Dataset extract
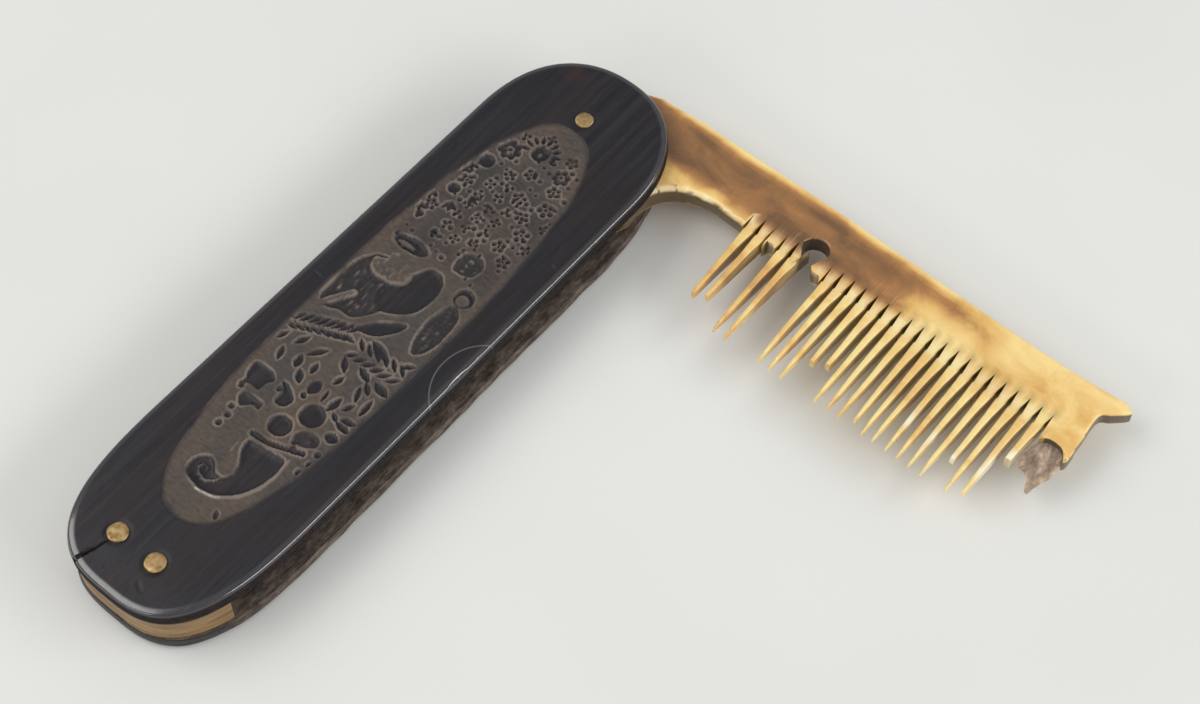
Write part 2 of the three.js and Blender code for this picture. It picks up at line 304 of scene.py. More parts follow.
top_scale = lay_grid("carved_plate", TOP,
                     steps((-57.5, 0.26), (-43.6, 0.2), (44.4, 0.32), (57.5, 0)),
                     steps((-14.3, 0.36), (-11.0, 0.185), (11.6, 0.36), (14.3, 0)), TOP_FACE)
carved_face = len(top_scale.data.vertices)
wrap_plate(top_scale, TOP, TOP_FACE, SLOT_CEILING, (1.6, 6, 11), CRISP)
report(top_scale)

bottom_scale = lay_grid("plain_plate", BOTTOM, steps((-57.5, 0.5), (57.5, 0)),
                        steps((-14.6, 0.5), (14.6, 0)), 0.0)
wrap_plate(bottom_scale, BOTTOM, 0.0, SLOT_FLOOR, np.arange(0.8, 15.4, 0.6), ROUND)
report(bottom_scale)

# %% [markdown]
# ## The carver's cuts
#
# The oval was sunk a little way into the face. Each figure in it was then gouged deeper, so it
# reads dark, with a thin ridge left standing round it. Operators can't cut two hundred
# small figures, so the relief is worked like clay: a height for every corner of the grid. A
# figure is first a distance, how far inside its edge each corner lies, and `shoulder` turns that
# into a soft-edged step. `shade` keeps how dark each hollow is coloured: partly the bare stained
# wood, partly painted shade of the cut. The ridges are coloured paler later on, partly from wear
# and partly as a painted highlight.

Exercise
Extract the complete listing above, reproducing each line exactly.

Worked solution
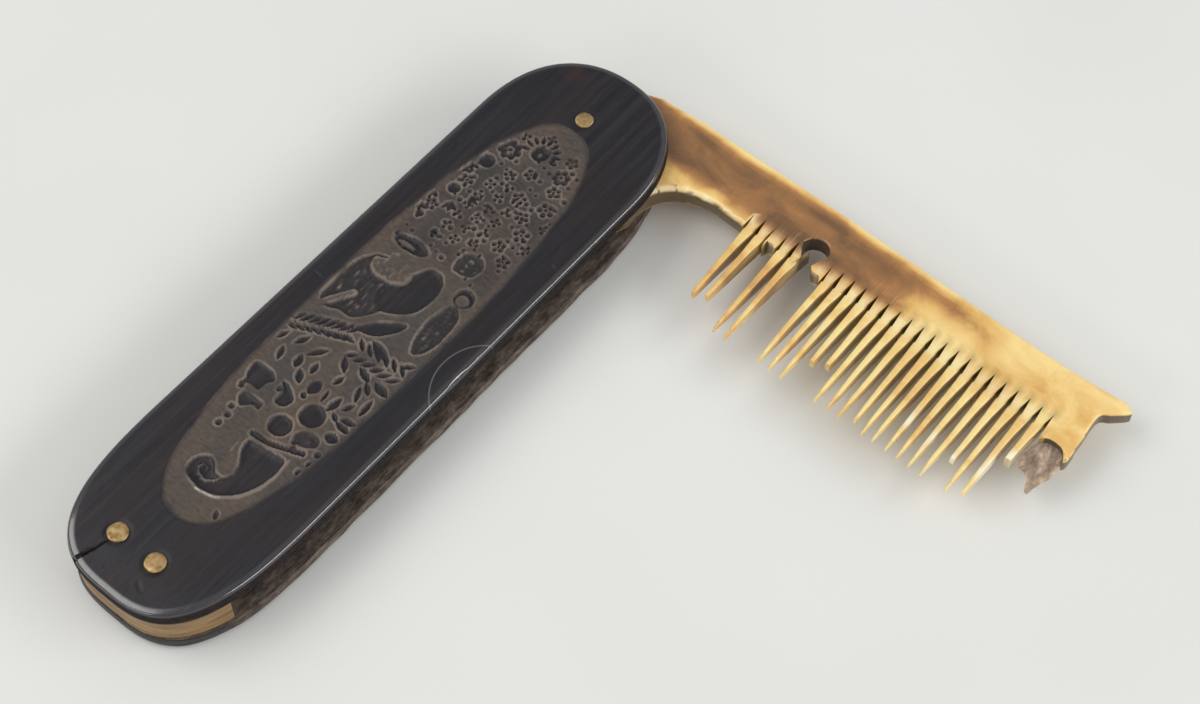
Write part 2 of the three.js and Blender code for this picture. It picks up at line 304 of scene.py. More parts follow.
top_scale = lay_grid("carved_plate", TOP,
                     steps((-57.5, 0.26), (-43.6, 0.2), (44.4, 0.32), (57.5, 0)),
                     steps((-14.3, 0.36), (-11.0, 0.185), (11.6, 0.36), (14.3, 0)), TOP_FACE)
carved_face = len(top_scale.data.vertices)
wrap_plate(top_scale, TOP, TOP_FACE, SLOT_CEILING, (1.6, 6, 11), CRISP)
report(top_scale)

bottom_scale = lay_grid("plain_plate", BOTTOM, steps((-57.5, 0.5), (57.5, 0)),
                        steps((-14.6, 0.5), (14.6, 0)), 0.0)
wrap_plate(bottom_scale, BOTTOM, 0.0, SLOT_FLOOR, np.arange(0.8, 15.4, 0.6), ROUND)
report(bottom_scale)

# %% [markdown]
# ## The carver's cuts
#
# The oval was sunk a little way into the face. Each figure in it was then gouged deeper, so it
# reads dark, with a thin ridge left standing round it. Operators can't cut two hundred
# small figures, so the relief is worked like clay: a height for every corner of the grid. A
# figure is first a distance, how far inside its edge each corner lies, and `shoulder` turns that
# into a soft-edged step. `shade` keeps how dark each hollow is coloured: partly the bare stained
# wood, partly painted shade of the cut. The ridges are coloured paler later on, partly from wear
# and partly as a painted highlight.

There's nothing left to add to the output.